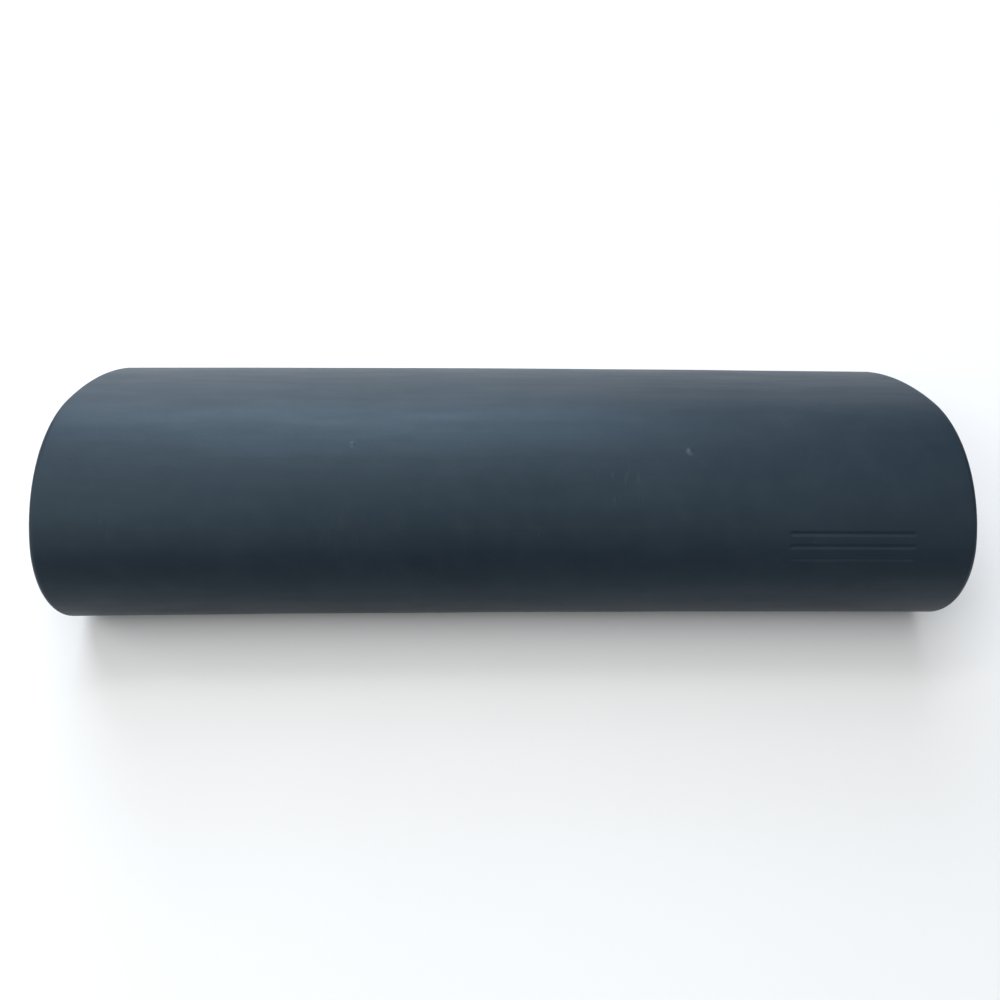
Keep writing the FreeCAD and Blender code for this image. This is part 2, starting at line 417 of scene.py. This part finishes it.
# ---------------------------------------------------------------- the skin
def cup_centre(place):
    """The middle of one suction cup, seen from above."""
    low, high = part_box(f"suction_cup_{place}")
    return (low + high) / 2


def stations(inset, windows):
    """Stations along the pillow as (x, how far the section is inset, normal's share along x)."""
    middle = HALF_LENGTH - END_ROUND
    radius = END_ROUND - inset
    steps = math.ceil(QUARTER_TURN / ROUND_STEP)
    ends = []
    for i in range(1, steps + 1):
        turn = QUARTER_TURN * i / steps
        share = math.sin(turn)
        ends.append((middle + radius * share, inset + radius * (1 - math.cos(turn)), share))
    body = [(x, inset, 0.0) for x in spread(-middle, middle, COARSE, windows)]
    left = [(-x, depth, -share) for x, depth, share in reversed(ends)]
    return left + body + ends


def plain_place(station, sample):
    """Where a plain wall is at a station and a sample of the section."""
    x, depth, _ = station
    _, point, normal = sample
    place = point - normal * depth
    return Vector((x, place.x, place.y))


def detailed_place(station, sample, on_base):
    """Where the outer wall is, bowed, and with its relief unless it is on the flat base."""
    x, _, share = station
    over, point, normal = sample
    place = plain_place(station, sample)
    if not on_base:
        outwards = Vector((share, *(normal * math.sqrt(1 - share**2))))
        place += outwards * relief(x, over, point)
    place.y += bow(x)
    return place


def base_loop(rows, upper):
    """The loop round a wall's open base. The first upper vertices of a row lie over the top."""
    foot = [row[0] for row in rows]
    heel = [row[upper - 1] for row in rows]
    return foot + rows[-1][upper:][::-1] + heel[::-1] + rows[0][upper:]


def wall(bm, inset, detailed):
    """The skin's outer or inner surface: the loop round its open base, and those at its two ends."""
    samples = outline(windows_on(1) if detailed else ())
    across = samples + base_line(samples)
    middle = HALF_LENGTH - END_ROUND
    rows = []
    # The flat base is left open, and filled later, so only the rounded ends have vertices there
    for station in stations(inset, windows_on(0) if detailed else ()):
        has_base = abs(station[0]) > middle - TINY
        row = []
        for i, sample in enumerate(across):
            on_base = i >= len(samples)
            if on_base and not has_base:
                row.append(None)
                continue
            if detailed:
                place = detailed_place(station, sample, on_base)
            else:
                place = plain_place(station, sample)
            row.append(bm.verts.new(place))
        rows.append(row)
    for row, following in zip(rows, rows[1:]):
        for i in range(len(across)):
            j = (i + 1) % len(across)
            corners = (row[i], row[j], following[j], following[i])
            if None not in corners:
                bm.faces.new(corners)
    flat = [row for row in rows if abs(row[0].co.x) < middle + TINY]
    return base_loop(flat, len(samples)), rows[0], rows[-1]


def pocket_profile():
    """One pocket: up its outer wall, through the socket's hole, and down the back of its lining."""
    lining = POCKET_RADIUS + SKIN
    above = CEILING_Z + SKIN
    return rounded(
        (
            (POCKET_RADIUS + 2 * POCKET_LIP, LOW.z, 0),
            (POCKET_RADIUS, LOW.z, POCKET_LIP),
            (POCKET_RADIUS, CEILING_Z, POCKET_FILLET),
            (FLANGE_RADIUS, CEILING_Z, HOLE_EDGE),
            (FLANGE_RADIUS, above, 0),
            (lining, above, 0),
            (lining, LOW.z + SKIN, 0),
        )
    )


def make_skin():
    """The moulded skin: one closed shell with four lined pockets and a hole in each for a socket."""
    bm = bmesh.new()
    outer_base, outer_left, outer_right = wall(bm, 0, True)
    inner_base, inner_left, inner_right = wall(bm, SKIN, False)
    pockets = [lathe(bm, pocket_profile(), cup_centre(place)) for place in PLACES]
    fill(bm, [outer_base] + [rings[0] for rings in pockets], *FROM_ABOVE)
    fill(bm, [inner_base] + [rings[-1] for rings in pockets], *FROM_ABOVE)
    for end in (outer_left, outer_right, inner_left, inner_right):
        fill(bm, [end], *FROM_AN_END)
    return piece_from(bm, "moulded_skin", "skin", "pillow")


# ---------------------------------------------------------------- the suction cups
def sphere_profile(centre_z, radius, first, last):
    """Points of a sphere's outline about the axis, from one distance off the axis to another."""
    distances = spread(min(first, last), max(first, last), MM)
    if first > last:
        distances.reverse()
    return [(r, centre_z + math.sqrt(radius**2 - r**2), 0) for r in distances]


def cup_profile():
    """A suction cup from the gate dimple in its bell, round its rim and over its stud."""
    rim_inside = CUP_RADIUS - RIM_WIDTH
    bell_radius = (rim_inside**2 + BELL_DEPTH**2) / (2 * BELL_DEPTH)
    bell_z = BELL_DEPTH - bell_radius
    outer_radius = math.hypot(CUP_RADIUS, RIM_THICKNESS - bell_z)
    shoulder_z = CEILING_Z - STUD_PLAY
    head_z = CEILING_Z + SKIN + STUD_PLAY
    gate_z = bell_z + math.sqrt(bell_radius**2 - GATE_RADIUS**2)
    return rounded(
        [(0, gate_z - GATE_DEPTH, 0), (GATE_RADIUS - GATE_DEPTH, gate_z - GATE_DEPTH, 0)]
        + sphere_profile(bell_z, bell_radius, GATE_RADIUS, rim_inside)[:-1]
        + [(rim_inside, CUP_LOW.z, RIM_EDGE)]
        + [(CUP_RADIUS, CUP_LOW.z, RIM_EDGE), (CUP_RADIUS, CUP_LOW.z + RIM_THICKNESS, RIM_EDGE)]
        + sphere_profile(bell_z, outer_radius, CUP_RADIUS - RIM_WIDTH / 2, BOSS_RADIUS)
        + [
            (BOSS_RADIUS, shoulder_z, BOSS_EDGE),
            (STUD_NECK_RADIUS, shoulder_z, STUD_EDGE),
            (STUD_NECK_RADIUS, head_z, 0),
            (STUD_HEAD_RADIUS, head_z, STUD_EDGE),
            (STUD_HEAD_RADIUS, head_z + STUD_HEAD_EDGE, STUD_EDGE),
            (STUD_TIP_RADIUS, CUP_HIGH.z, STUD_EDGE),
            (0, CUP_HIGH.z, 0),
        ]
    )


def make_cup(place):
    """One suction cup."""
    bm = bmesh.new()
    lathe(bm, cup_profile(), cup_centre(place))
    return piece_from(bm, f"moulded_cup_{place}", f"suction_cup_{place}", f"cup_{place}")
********
▶ _Problem_
Reproduce all the data word for word.

▶ _The solution_
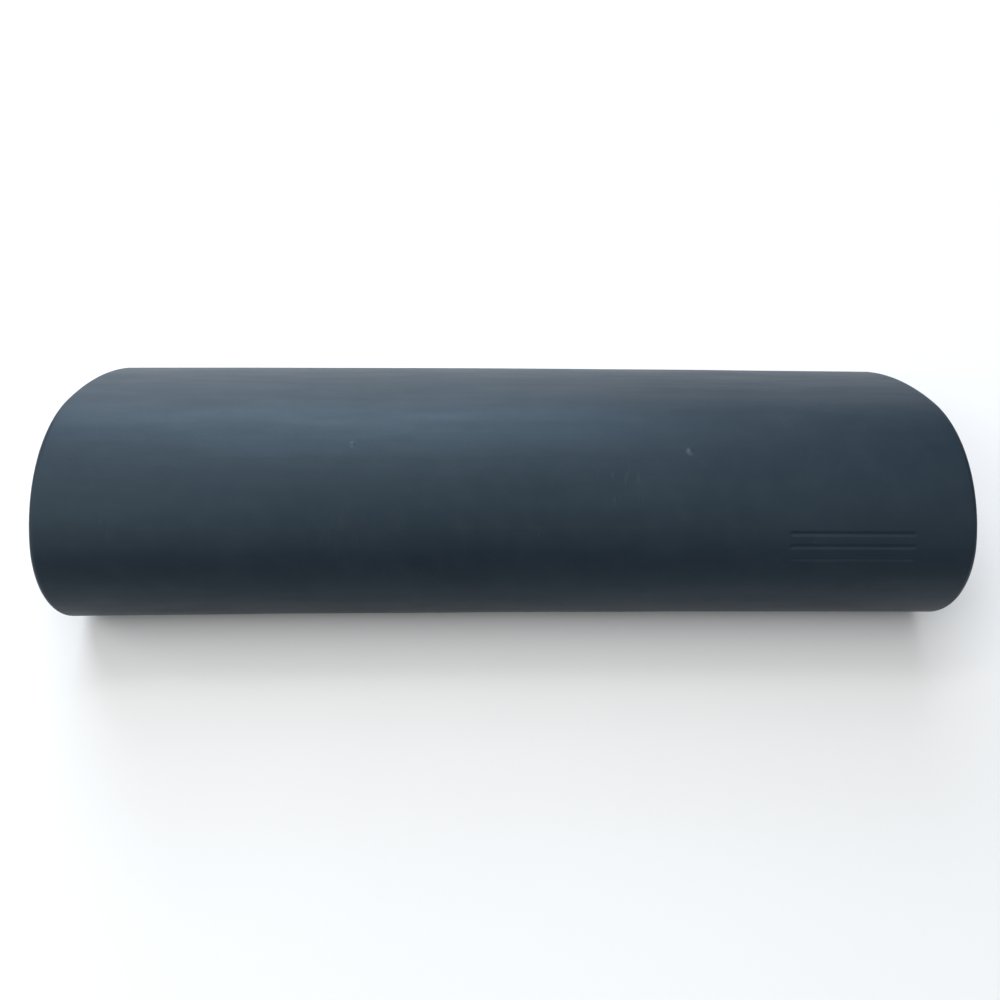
Keep writing the FreeCAD and Blender code for this image. This is part 2, starting at line 417 of scene.py. This part finishes it.
# ---------------------------------------------------------------- the skin
def cup_centre(place):
    """The middle of one suction cup, seen from above."""
    low, high = part_box(f"suction_cup_{place}")
    return (low + high) / 2


def stations(inset, windows):
    """Stations along the pillow as (x, how far the section is inset, normal's share along x)."""
    middle = HALF_LENGTH - END_ROUND
    radius = END_ROUND - inset
    steps = math.ceil(QUARTER_TURN / ROUND_STEP)
    ends = []
    for i in range(1, steps + 1):
        turn = QUARTER_TURN * i / steps
        share = math.sin(turn)
        ends.append((middle + radius * share, inset + radius * (1 - math.cos(turn)), share))
    body = [(x, inset, 0.0) for x in spread(-middle, middle, COARSE, windows)]
    left = [(-x, depth, -share) for x, depth, share in reversed(ends)]
    return left + body + ends


def plain_place(station, sample):
    """Where a plain wall is at a station and a sample of the section."""
    x, depth, _ = station
    _, point, normal = sample
    place = point - normal * depth
    return Vector((x, place.x, place.y))


def detailed_place(station, sample, on_base):
    """Where the outer wall is, bowed, and with its relief unless it is on the flat base."""
    x, _, share = station
    over, point, normal = sample
    place = plain_place(station, sample)
    if not on_base:
        outwards = Vector((share, *(normal * math.sqrt(1 - share**2))))
        place += outwards * relief(x, over, point)
    place.y += bow(x)
    return place


def base_loop(rows, upper):
    """The loop round a wall's open base. The first upper vertices of a row lie over the top."""
    foot = [row[0] for row in rows]
    heel = [row[upper - 1] for row in rows]
    return foot + rows[-1][upper:][::-1] + heel[::-1] + rows[0][upper:]


def wall(bm, inset, detailed):
    """The skin's outer or inner surface: the loop round its open base, and those at its two ends."""
    samples = outline(windows_on(1) if detailed else ())
    across = samples + base_line(samples)
    middle = HALF_LENGTH - END_ROUND
    rows = []
    # The flat base is left open, and filled later, so only the rounded ends have vertices there
    for station in stations(inset, windows_on(0) if detailed else ()):
        has_base = abs(station[0]) > middle - TINY
        row = []
        for i, sample in enumerate(across):
            on_base = i >= len(samples)
            if on_base and not has_base:
                row.append(None)
                continue
            if detailed:
                place = detailed_place(station, sample, on_base)
            else:
                place = plain_place(station, sample)
            row.append(bm.verts.new(place))
        rows.append(row)
    for row, following in zip(rows, rows[1:]):
        for i in range(len(across)):
            j = (i + 1) % len(across)
            corners = (row[i], row[j], following[j], following[i])
            if None not in corners:
                bm.faces.new(corners)
    flat = [row for row in rows if abs(row[0].co.x) < middle + TINY]
    return base_loop(flat, len(samples)), rows[0], rows[-1]


def pocket_profile():
    """One pocket: up its outer wall, through the socket's hole, and down the back of its lining."""
    lining = POCKET_RADIUS + SKIN
    above = CEILING_Z + SKIN
    return rounded(
        (
            (POCKET_RADIUS + 2 * POCKET_LIP, LOW.z, 0),
            (POCKET_RADIUS, LOW.z, POCKET_LIP),
            (POCKET_RADIUS, CEILING_Z, POCKET_FILLET),
            (FLANGE_RADIUS, CEILING_Z, HOLE_EDGE),
            (FLANGE_RADIUS, above, 0),
            (lining, above, 0),
            (lining, LOW.z + SKIN, 0),
        )
    )


def make_skin():
    """The moulded skin: one closed shell with four lined pockets and a hole in each for a socket."""
    bm = bmesh.new()
    outer_base, outer_left, outer_right = wall(bm, 0, True)
    inner_base, inner_left, inner_right = wall(bm, SKIN, False)
    pockets = [lathe(bm, pocket_profile(), cup_centre(place)) for place in PLACES]
    fill(bm, [outer_base] + [rings[0] for rings in pockets], *FROM_ABOVE)
    fill(bm, [inner_base] + [rings[-1] for rings in pockets], *FROM_ABOVE)
    for end in (outer_left, outer_right, inner_left, inner_right):
        fill(bm, [end], *FROM_AN_END)
    return piece_from(bm, "moulded_skin", "skin", "pillow")


# ---------------------------------------------------------------- the suction cups
def sphere_profile(centre_z, radius, first, last):
    """Points of a sphere's outline about the axis, from one distance off the axis to another."""
    distances = spread(min(first, last), max(first, last), MM)
    if first > last:
        distances.reverse()
    return [(r, centre_z + math.sqrt(radius**2 - r**2), 0) for r in distances]


def cup_profile():
    """A suction cup from the gate dimple in its bell, round its rim and over its stud."""
    rim_inside = CUP_RADIUS - RIM_WIDTH
    bell_radius = (rim_inside**2 + BELL_DEPTH**2) / (2 * BELL_DEPTH)
    bell_z = BELL_DEPTH - bell_radius
    outer_radius = math.hypot(CUP_RADIUS, RIM_THICKNESS - bell_z)
    shoulder_z = CEILING_Z - STUD_PLAY
    head_z = CEILING_Z + SKIN + STUD_PLAY
    gate_z = bell_z + math.sqrt(bell_radius**2 - GATE_RADIUS**2)
    return rounded(
        [(0, gate_z - GATE_DEPTH, 0), (GATE_RADIUS - GATE_DEPTH, gate_z - GATE_DEPTH, 0)]
        + sphere_profile(bell_z, bell_radius, GATE_RADIUS, rim_inside)[:-1]
        + [(rim_inside, CUP_LOW.z, RIM_EDGE)]
        + [(CUP_RADIUS, CUP_LOW.z, RIM_EDGE), (CUP_RADIUS, CUP_LOW.z + RIM_THICKNESS, RIM_EDGE)]
        + sphere_profile(bell_z, outer_radius, CUP_RADIUS - RIM_WIDTH / 2, BOSS_RADIUS)
        + [
            (BOSS_RADIUS, shoulder_z, BOSS_EDGE),
            (STUD_NECK_RADIUS, shoulder_z, STUD_EDGE),
            (STUD_NECK_RADIUS, head_z, 0),
            (STUD_HEAD_RADIUS, head_z, STUD_EDGE),
            (STUD_HEAD_RADIUS, head_z + STUD_HEAD_EDGE, STUD_EDGE),
            (STUD_TIP_RADIUS, CUP_HIGH.z, STUD_EDGE),
            (0, CUP_HIGH.z, 0),
        ]
    )


def make_cup(place):
    """One suction cup."""
    bm = bmesh.new()
    lathe(bm, cup_profile(), cup_centre(place))
    return piece_from(bm, f"moulded_cup_{place}", f"suction_cup_{place}", f"cup_{place}")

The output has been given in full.